Here’s how an automated workflow blows that process up:
- The Trigger: A support agent adds a new row to the "New Tickets" Google Sheet.
- The Action: Zapier sees the new row instantly. It grabs the customer's email, the ticket description, and the priority level and automatically creates a new support ticket record in the company's SQL database.
- The Result: The customer's record is updated in real time. No human intervention needed. The support manager can pull reports from the database, confident that the data is always 100% up-to-date.
This hands-off approach ensures your data is consistent and frees up your team to focus on their actual jobs, not tedious data entry. It’s a foundational step toward building a more scalable and efficient operation.
For any business trying to connect sales, support, and marketing data, this kind of automation is non-negotiable. Implementing customized CRM software that supports these direct integrations can centralize every customer interaction automatically. This gives you a complete, 360-degree view of the customer journey without the manual legwork, turning your database from a simple repository into an active, intelligent hub for your entire business.
Dealing With Those Inevitable Import Errors
Sooner or later, it happens to everyone. You’ve cleaned your data, mapped your fields perfectly, and you hit "Import." Then, bam—a big red error message pops up. Don't sweat it. This is a normal part of the process, and these cryptic warnings usually point to one of a few common, and easily fixable, problems.
One of the most common errors you’ll run into is data truncation. It sounds technical, but it just means your text is too long for the space you’re trying to put it in. Think of it like trying to cram a king-sized comforter into a shoebox.
For instance, your CRM's "Address" field might be limited to 100 characters, but you have a few addresses in your spreadsheet that are 120 characters long. The database simply can't fit the extra characters and throws an error. The fix is to either shorten the entry in your Excel file or adjust the field length in your database if you have that control.
When Data Types Don't Match Up
Another classic issue is a data type mismatch. This is when the data in your CSV column is the wrong "type" for the database field. You can't put a word where a number is supposed to go, or a date where text is expected.
You'll see this happen in a few predictable ways:
- Trying to import a "Product ID" like
ABC-123(which is text) into a field that only accepts numbers (anINTEGERfield). - A stray "N/A" or "TBD" in a column of prices that you’re trying to import into a currency or
DECIMALfield. - Dates are a huge source of these errors. Your spreadsheet might say "Mar 15, 2024," but the database is rigidly expecting the
YYYY-MM-DDformat.
The solution is almost always to go back to your source file. Hunt down the problematic cell in your Excel sheet and fix the entry. Sometimes, the import tool itself will let you change the data type for that column on the fly during the mapping step, which can also save the day.
You'll also likely encounter a "primary key violation." This error is a showstopper, and it means you're trying to add a new record with an ID that already exists in the database. In 99% of cases, this is caused by a duplicate row you missed during your initial data cleaning.

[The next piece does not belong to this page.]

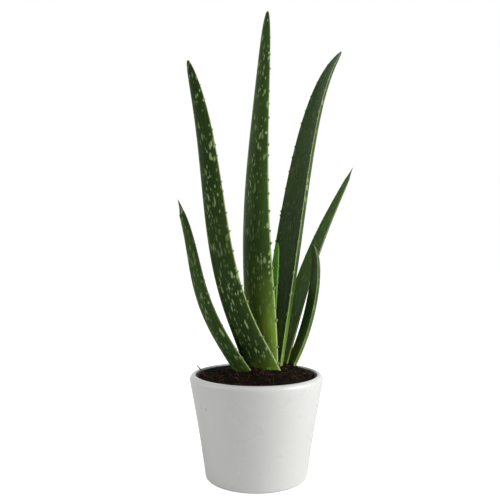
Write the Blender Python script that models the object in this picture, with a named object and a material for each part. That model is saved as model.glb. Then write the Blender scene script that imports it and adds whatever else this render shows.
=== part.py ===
"""Potted aloe: two ranks of fleshy leaves on a short stem, in soil, in a nursery pot inside a glazed pot.

Metres, +Z up. The origin is the centre of the glazed pot's flat underside.
Each leaf is a crescent section carried along a spine that lies in one vertical plane through the crown.
"""
import math
from collections import namedtuple

import bmesh
import bpy
from mathutils import Vector

MM = 0.001
GAP = 0.3 * MM              # clearance between pieces that touch on the real plant

# Glazed pot: the outside radius at height z is FOOT + FLARE * z + BELLY * z * z.
POT_HEIGHT = 104.3 * MM
POT_FOOT_RADIUS = 51.3 * MM
POT_FLARE = 0.14
POT_BELLY = 0.26            # per metre
POT_WALL = 6.0 * MM
POT_FLOOR = 6.0 * MM
POT_FOOT_ROUNDING = 3.0 * MM
POT_INNER_CORNER = 5.0 * MM
POT_LIP_OUTER_ROUNDING = 4.6 * MM
POT_LIP_INNER_ROUNDING = 1.5 * MM
POT_SEGMENTS = 60

# Nursery pot: thin black plastic, standing on the glazed pot's floor.
GROW_BASE_Z = POT_FLOOR + GAP
GROW_TOP_Z = 103.0 * MM
GROW_BASE_RADIUS = 41.5 * MM
GROW_TOP_RADIUS = 58.6 * MM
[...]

To fix this, head back to your spreadsheet and use the "Remove Duplicates" feature one more time, but this time, run it only on the column you're using as the unique ID. This simple check is often all it takes to clear the error and get your excel to database import moving again.
Still Have Questions About Moving from Excel to a Database?
You've successfully moved your data, but that’s often just the beginning. It's totally normal to have some lingering questions about what this change means for your team's day-to-day work. Let's tackle some of the most common things we hear from people making this exact transition.
Think of it this way: you’re not just moving files around. You’re building a more reliable, scalable system for your business to grow on. We see this all the time—companies hit a wall with Excel's clunky collaboration, where version control issues pop up 60% of the time for teams. It's no wonder that 52% of companies are moving their work to more robust cloud systems. For a deeper dive into these kinds of challenges, check out this detailed data transformation report on Integrate.io.
What's the Best Database to Use?
Honestly, the "best" database is the one that fits your specific situation. There's no single right answer.
- For most small to medium-sized businesses, you can't go wrong with powerful, free options like MySQL or PostgreSQL. They're industry standards for a reason.
- If your team already lives in the Microsoft world, sticking with SQL Server will feel like the most natural and seamless choice.
- Looking for less hands-on maintenance? A cloud database like Amazon RDS or Google Cloud SQL is a great pick. They handle all the backend headaches for you, so you can just focus on your data.
Can I Keep My Excel Formulas?
Short answer: no. Excel formulas and functions won't carry over into your new database. You'll need to rebuild the logic behind those calculations using the database's native tools.
This usually means writing SQL queries to pull and calculate data on the fly. You might also create views (which are like saved queries that act as virtual tables) or stored procedures to handle more complex, repeatable calculations.
This might sound like a pain, but it's a huge upgrade. Rebuilding your logic in the database makes it far more powerful and trustworthy. Calculations are applied consistently across the entire dataset, so you never have to worry about one broken formula in a single cell throwing off your numbers again.
How Often Should I Be Syncing Data?
This really comes down to how critical the data is. If your sales or support teams need up-to-the-minute information to do their jobs, you'll want to set up an automated, continuous sync. For something like monthly financial reports, a manual import once a month might be perfectly fine.
The real goal here is to change how your team thinks about data. Your new database should become the single source of truth. Excel can still be a handy tool for quick, one-off analysis, but it should no longer be the permanent home for your most important business information.